Task goal: Give the records back in full, exactly as they read.

Available records:
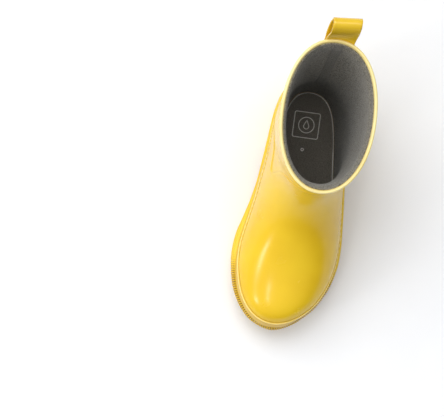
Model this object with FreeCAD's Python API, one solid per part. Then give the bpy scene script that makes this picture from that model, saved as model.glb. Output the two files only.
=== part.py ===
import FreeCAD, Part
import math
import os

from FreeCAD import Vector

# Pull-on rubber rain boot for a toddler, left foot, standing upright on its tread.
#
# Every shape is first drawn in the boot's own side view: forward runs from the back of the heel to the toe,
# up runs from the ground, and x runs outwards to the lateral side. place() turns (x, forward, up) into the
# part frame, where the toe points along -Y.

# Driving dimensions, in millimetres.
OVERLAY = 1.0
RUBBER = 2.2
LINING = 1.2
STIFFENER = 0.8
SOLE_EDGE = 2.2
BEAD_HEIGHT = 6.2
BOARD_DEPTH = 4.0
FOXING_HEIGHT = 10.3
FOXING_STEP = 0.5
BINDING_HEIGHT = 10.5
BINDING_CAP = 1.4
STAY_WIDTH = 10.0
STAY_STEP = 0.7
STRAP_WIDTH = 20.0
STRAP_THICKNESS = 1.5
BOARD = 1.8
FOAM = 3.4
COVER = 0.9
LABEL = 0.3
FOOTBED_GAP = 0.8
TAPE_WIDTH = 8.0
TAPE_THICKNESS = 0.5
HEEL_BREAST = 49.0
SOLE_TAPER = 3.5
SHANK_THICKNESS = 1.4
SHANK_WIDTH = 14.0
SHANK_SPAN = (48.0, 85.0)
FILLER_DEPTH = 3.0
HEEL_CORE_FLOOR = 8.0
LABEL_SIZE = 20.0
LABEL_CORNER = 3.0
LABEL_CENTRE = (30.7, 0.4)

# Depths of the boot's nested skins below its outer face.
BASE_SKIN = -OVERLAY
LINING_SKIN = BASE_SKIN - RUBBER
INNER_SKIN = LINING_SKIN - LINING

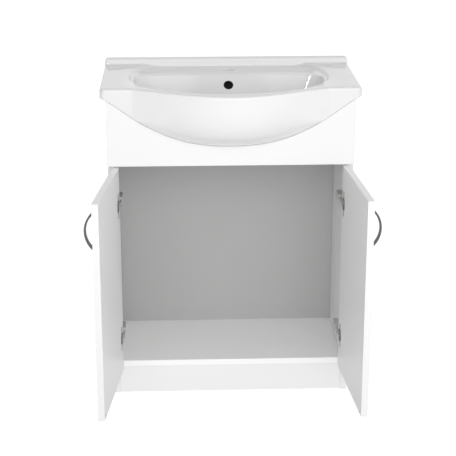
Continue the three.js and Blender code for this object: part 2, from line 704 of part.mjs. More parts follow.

Exercise output:
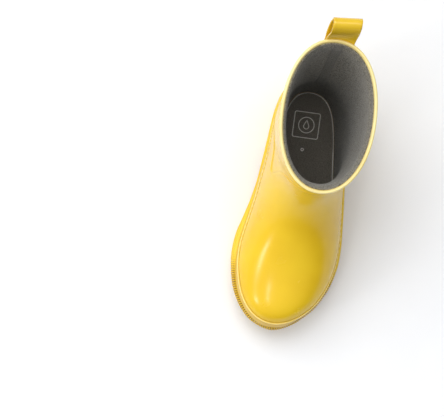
Model this object with FreeCAD's Python API, one solid per part. Then give the bpy scene script that makes this picture from that model, saved as model.glb. Output the two files only.
=== part.py ===
import FreeCAD, Part
import math
import os

from FreeCAD import Vector

# Pull-on rubber rain boot for a toddler, left foot, standing upright on its tread.
#
# Every shape is first drawn in the boot's own side view: forward runs from the back of the heel to the toe,
# up runs from the ground, and x runs outwards to the lateral side. place() turns (x, forward, up) into the
# part frame, where the toe points along -Y.

# Driving dimensions, in millimetres.
OVERLAY = 1.0
RUBBER = 2.2
LINING = 1.2
STIFFENER = 0.8
SOLE_EDGE = 2.2
BEAD_HEIGHT = 6.2
BOARD_DEPTH = 4.0
FOXING_HEIGHT = 10.3
FOXING_STEP = 0.5
BINDING_HEIGHT = 10.5
BINDING_CAP = 1.4
STAY_WIDTH = 10.0
STAY_STEP = 0.7
STRAP_WIDTH = 20.0
STRAP_THICKNESS = 1.5
BOARD = 1.8
FOAM = 3.4
COVER = 0.9
LABEL = 0.3
FOOTBED_GAP = 0.8
TAPE_WIDTH = 8.0
TAPE_THICKNESS = 0.5
HEEL_BREAST = 49.0
SOLE_TAPER = 3.5
SHANK_THICKNESS = 1.4
SHANK_WIDTH = 14.0
SHANK_SPAN = (48.0, 85.0)
FILLER_DEPTH = 3.0
HEEL_CORE_FLOOR = 8.0
LABEL_SIZE = 20.0
LABEL_CORNER = 3.0
LABEL_CENTRE = (30.7, 0.4)

# Depths of the boot's nested skins below its outer face.
BASE_SKIN = -OVERLAY
LINING_SKIN = BASE_SKIN - RUBBER
INNER_SKIN = LINING_SKIN - LINING

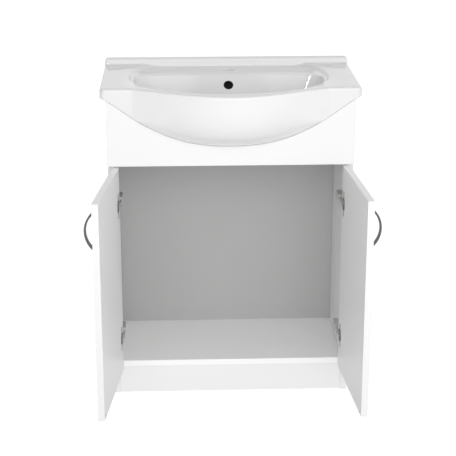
Continue the three.js and Blender code for this object: part 2, from line 704 of part.mjs. More parts follow.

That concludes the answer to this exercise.